Julien Maldonato de Deloitte pointe un autre frein au développement de ces néobanques, en faveur des banques traditionnelles : le capital confiance et notoriété de ces nouveaux acteurs. " Il est vrai qu'on entend parler des néobanques depuis 5 ans environ. Elles ont la côte dans les écosystèmes de start-ups mais le buzz n'a pas vraiment atteint les territoires moins urbanisés et les entreprises plus traditionnelles qui préfèrent encore miser sur la proximité géographique de leur conseiller et sur la solidité supposée des grandes banques bien établies. La confiance dans sa banque est un critère de choix crucial, ces nouveaux acteurs doivent donc travailler désormais sur leur crédibilité. "
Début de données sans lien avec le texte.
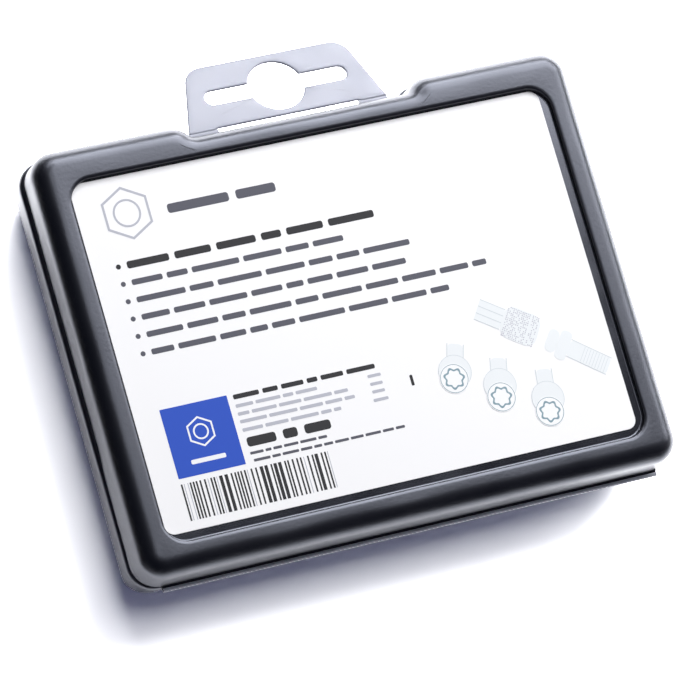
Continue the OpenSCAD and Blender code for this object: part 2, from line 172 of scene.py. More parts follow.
def waves(points, lengths, seed):
    """Gentle unevenness between -1 and 1: the mean of sine waves of these lengths, each with
    its own direction and phase, which the seed draws."""
    draw = np.random.default_rng(seed)
    total = np.zeros(points.shape[:-1])
    for length in lengths:
        direction = draw.normal(size=3)
        direction /= np.linalg.norm(direction)
        total += np.sin(points @ direction * 2 * np.pi / length + draw.uniform(0, 2 * np.pi))
    return total / len(lengths)


def hex_colour(text):
    """Linear RGBA from an sRGB hex value such as "1d1e22"."""
    value = np.array([int(text[i : i + 2], 16) for i in (0, 2, 4)]) / 255
    linear = np.where(value <= 0.04045, value / 12.92, ((value + 0.055) / 1.055) ** 2.4)
    return (*linear, 1.0)


def in_scene(name, data):
    """A new object of this data, linked into the scene."""
    thing = bpy.data.objects.new(name, data)
    bpy.context.scene.collection.objects.link(thing)
    return thing


def empty_tree(owner):
    """The node tree of a material or a world, emptied."""
    owner.use_nodes = True
    owner.node_tree.nodes.clear()
    return owner.node_tree


def add(tree, kind, settings=None, links=None):
    """Adds a node: settings go to its properties or to its inputs, links join inputs to outputs."""
    node = tree.nodes.new(kind)
    for name, value in (settings or {}).items():
        if hasattr(node, str(name)):
            setattr(node, name, value)
        else:
            node.inputs[name].default_value = value
    for name, output in (links or {}).items():
        tree.links.new(output, node.inputs[name])
    return node


def new_material(name, settings):
    """A material with one Principled shader. Returns the material, its tree and the shader."""
    material = bpy.data.materials.new(name)
    tree = empty_tree(material)
    shader = add(tree, "ShaderNodeBsdfPrincipled", settings)
    add(tree, "ShaderNodeOutputMaterial", links={"Surface": shader.outputs["BSDF"]})
    return material, tree, shader


def grain(tree, size):
    """Noise on object coordinates whose grains are about size millimetres wide."""
    place = add(tree, "ShaderNodeTexCoord")
    settings = {"Scale": 1 / (size * MM * 2), "Detail": 2.0, "Roughness": 0.55}
    noise = add(tree, "ShaderNodeTexNoise", settings, {"Vector": place.outputs["Object"]})
    return noise.outputs["Fac"]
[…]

Même s'il est probable que certaines néobanques ne survivront pas, pas seules en tout cas, dans ce contexte concurrentiel très dur, leur émergence permet d'amener sur le marché de nouveaux standards et poussent les banques traditionnelles à se remettre en question. " Les banques traditionnelles investissent fortement pour ne pas se laisser dépasser par ces nouvelles offres et solutions technologiques plus adaptées aux nouveaux besoins des consommateurs. A terme, je pense que nous assisterons à un alignement des offres ", souligne Stéphane Dehaies. Pour le bonheur de l'ensemble des clients donc ! " Les néobanques devront, d'ici là, trouver un business model pérenne. Pour l'instant, elles se structurent et se développent essentiellement grâce à leurs investisseurs. "

Y aller ou pas ?

" Les DAF doivent étudier les offres proposées par ces nouveaux acteurs, identifier ceux qui pourraient leur apporter un service complémentaire intéressant avec une amélioration de leur efficacité opérationnelle ou nouvelle expérience client. Ces néobanques leur permettront probablement d'être des DAF plus connectés, plus efficaces, plus proches de leurs équipes et leurs partenaires", conseille Stéphane Dehaies. " D'autant que ces néobanques sont agiles. Il ne faut pas hésiter à échanger avec elles sur les besoins. Elles seront dans la co-construction des offres de demain".

Attention néanmoins aux doubles facturations en cas de maintien d'une banque principale classique, comme le souligne Julien Maldonato de Deloitte : " Il s'agit d'identifier très précisément les besoins auxquelles la néobanque choisie répond et vérifier qu'il n'y a pas de doublons dans les services retenus d'un côté et de l'autre ".